Key TTL: 24 hours from the time of the first successful response.

The stored value must include:
  - The original response status code
  - The original response body
  - The original request body hash (for key reuse detection)
  - The timestamp of the original request

If the cache is unavailable, the endpoint must return 503 with
error code IDEMPOTENCY_STORE_UNAVAILABLE. It must NOT fall back to
processing the request without idempotency checking.

The last point is critical. An endpoint that silently processes requests when the idempotency store is down defeats the entire purpose. The spec must name this as a hard requirement before implementation begins.

Testing idempotency in the CI pipeline

Idempotency tests must be in the contract test suite, not just in the unit test suite. Unit tests can verify that the deduplication logic works in isolation. Contract tests verify that the real endpoint behaves correctly when retried with the same key.

# Schemathesis stateful test for idempotency
schemathesis run openapi/api.yaml \
  --base-url http://localhost:3000 \
  --stateful=links \
  --checks all \
  --hypothesis-settings max_examples=50

For more targeted idempotency testing, write explicit Pact interactions that describe the retry scenario from the consumer's perspective.
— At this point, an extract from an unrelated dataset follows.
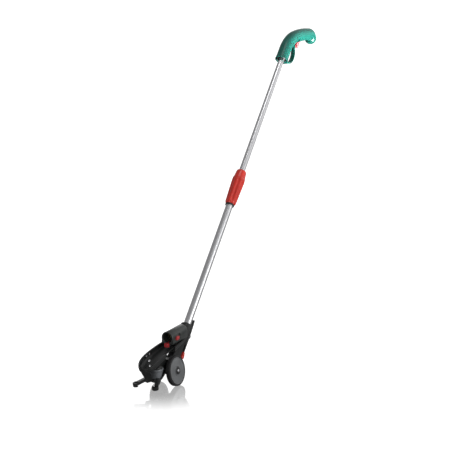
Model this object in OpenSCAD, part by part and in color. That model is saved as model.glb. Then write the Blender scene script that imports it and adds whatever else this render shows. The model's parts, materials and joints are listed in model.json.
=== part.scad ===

The provider's Pact verification will confirm that the retry returns the original response.

Common idempotency spec mistakes

• Requiring an idempotency key without specifying the deduplication window — clients cannot tell how long a key is valid.
• Not specifying behavior when the key is absent — leaves it to implementation to decide between 400 and silently processing without deduplication.
• Not specifying the response status for a deduplicated request — some implementations return 201 again, others 200, others 204. Clients need one answer.
• Not specifying what happens when the idempotency store is unavailable — this is a production failure mode that must be designed before it happens.
• Classifying operations as idempotent without verifying they actually are — a PUT that appends audit log entries is not idempotent regardless of what the spec says.